When I was first starting to create my sound, I was less interested in singing, and more interested in what I was making and the feeling of it—I wanted to be more of a creator than just a singer, not that those things are mutually exclusive. But now, singing has become my first and foremost thing. Through the years and doing what I’ve been doing, I’ve learned to value my voice more than I used to, and realize that it’s my forte. Also, I’ve been singing since I was a kid—I was always so passionate about it and performing was a huge part of my childhood. That was something I really got in touch with as I was making this album—I went back to the root of what I felt about music and what I loved when I was younger that I sort of lost throughout the course of adolescence, and really got that spark back.
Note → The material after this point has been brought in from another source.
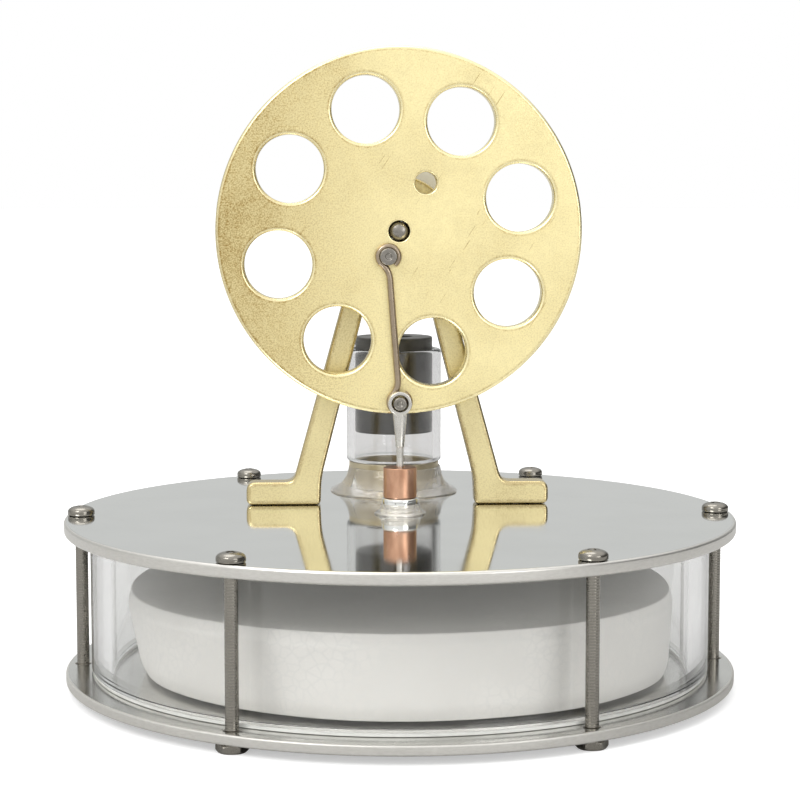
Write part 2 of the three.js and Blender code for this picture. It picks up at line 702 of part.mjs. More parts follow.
function addPiston() {
  const blank = turned(
    [
      [0, -PISTON_LENGTH],
      [PISTON_RADIUS - 0.3, -PISTON_LENGTH],
      [PISTON_RADIUS, -PISTON_LENGTH + 0.3],
      [PISTON_RADIUS, -0.3],
      [PISTON_RADIUS - 0.3, 0],
      [0, 0],
    ],
    MEDIUM,
  );
  const pocket = rod(PISTON_POCKET_RADIUS, -PISTON_POCKET_DEPTH, 1, COARSE);
  const crossHole = alongY(rod(GUDGEON_RADIUS + FIT_GAP, -8, 8, TINY));
  crossHole.translate(0, 0, -GUDGEON_DEPTH);
  const piston = cut(blank, [pocket, crossHole]);
  add('power_piston', piston, graphite, 0, CYLINDER_Y, PISTON_TOP_Z);
  const gudgeonReach = PISTON_RADIUS - 0.5;
  const gudgeon = alongY(rod(GUDGEON_RADIUS, -gudgeonReach, gudgeonReach, TINY));
  add('gudgeon_pin', gudgeon, steel, 0, CYLINDER_Y, GUDGEON_Z);
}

// ---- The engine ----

addChamber();
addTieScrews();
addBracket();
addBearing();
addRodGuide();
addPowerCylinder();
addDisplacer();
addRotor();
addPiston();
addConrod('displacer_conrod', 'crank_pin', CONROD_LENGTH, CONROD_LEAN, CONROD_Y, LOWER_PIN_Z, 0);
addConrod(
  'piston_conrod',
  'conrod_cap_pin',
  PISTON_CONROD_LENGTH,
  PISTON_CONROD_LEAN,
  CYLINDER_Y,
  GUDGEON_Z,
  Math.PI,
);

export default engine;
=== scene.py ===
import json
import math

import bmesh
import bpy
from mathutils import Matrix, Vector, noise


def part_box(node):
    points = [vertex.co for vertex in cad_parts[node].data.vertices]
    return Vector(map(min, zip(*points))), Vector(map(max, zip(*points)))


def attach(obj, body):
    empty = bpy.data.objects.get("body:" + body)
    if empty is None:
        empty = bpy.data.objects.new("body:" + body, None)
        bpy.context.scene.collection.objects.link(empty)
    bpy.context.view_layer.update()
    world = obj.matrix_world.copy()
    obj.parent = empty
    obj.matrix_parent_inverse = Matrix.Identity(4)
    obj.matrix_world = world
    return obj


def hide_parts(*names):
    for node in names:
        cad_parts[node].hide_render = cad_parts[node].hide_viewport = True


# A display stirling engine: polished plates round a clear chamber with a foam displacer, a glass power
# cylinder behind, and a brass flywheel on a brass bracket. Every visible piece is built here in fine
# mesh, in metres, where its node of the frame is.

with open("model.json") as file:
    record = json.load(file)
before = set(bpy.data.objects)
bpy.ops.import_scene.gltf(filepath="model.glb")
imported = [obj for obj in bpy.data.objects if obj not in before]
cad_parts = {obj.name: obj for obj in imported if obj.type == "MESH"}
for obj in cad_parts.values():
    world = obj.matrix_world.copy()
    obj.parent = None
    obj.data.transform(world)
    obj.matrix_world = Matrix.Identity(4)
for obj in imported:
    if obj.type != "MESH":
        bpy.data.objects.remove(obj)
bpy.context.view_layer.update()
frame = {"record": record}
scene = bpy.context.scene

MM = 0.001
body_of = {n: body for body, nodes in frame["record"]["behaviour"]["bodies"].items() for n in nodes}

# ---- Sizes of the details, beside those that the frame gives ----

TOP_PLATE_RIM = 0.4 * MM  # how far a plate's outer edge is rounded
BOTTOM_PLATE_RIM = 0.3 * MM
PLATE_HOLE_EDGE = 0.22 * MM
RING_WALL = 3 * MM
SEAL_WALL = 2.6 * MM
FOOT_HOLE_RADIUS = 1.1 * MM
GUIDE_HOLE_RADIUS = 1.75 * MM
PASSAGE_RADIUS = 4.5 * MM

SCREW_HOLE_RADIUS = 1.15 * MM
THREAD_PITCH = 0.4 * MM
THREAD_DEPTH = 0.035 * MM
THREAD_RADIUS = 0.95 * MM
THREAD_TAPER = 0.7  # of the radius, at the screw's lower end
RECESS_DEPTH = 0.8 * MM
NUT_BORE_RADIUS = 1.02 * MM
NUT_CHAMFER = 0.32 * MM

WHEEL_EDGE = 0.5 * MM
WHEEL_HOLES = {"count": 8, "radius": 5.1 * MM, "circle": 18.8 * MM, "start": math.radians(15.4)}
TIMING_HOLE = {"x": 4 * MM, "z": 7.2 * MM, "radius": 1.65 * MM}
CRANK_HOLE_RADIUS = 0.8 * MM
SHAFT_RADIUS = 1.45 * MM
SHAFT_DOME = 0.75 * MM
DISC_PIN_HOLE_RADIUS = 0.93 * MM

BRACKET_EDGE = 0.5 * MM
BRACKET_FOOT_HEIGHT = 3.5 * MM
BRACKET_HEEL = 11.9 * MM  # from the middle to a foot's inner end
BOSS_RADIUS = 8.4 * MM
FOOT_SCREW = {"radius": 0.9 * MM, "head_height": 1 * MM, "slot": (2.6 * MM, 0.5 * MM)}
BEARING_RADIUS = 5 * MM
OUTER_RACE_RADIUS = 4.1 * MM
INNER_RACE_RADIUS = 2.4 * MM
BALL_RADIUS = 0.7 * MM
SHIELD_STEP = 0.12 * MM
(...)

What was the hardest part about making the album?
The most difficult thing about making the album and that phase of my life is that both my personal life and work life were very blurred together. I think that was a result of having started making music from a very DIY place, but every facet of my life became tangled together, and a lot of my relationships and surroundings became negative and kind of oppressive to me, emotionally. Making the album was really a process of me breaking out of those relationships, and out of the world I was in and creating a whole new one for myself.
What do you want people to take away from it?
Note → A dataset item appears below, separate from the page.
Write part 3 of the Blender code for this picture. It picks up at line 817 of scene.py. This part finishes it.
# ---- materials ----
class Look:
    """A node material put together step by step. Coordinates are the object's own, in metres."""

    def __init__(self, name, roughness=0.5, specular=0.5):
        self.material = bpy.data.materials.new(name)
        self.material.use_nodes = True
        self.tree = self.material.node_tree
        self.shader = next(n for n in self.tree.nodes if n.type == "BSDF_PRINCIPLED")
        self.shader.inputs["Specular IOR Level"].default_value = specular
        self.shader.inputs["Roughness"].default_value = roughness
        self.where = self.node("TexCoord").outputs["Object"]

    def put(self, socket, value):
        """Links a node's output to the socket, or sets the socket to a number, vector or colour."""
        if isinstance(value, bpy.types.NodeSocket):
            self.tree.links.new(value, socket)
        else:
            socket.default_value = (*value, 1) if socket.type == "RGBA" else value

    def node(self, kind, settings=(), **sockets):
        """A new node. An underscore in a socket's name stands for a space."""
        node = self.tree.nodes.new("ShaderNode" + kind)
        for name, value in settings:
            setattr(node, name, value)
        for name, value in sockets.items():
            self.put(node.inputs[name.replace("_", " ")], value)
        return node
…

I’d really like for people to experience the album as a whole. Nowadays, we experience music in different ways, and a lot of the time we just hear one song by an artist, or a single, or a couple of tracks and that’s as far as you go. But really I wanted to make something that felt like a full, cohesive thing—not just 12 songs. And I hope the people who listen to it, connect to it and it becomes something that’s really etched into a period of their lives. For me, the albums and artists I’ve really loved—I feel like I can really pinpoint the part of my life where I was listening to them, and what I was going through. That’s the most important and coolest part of making music—that you can become a part of people’s memories and emotional experiences.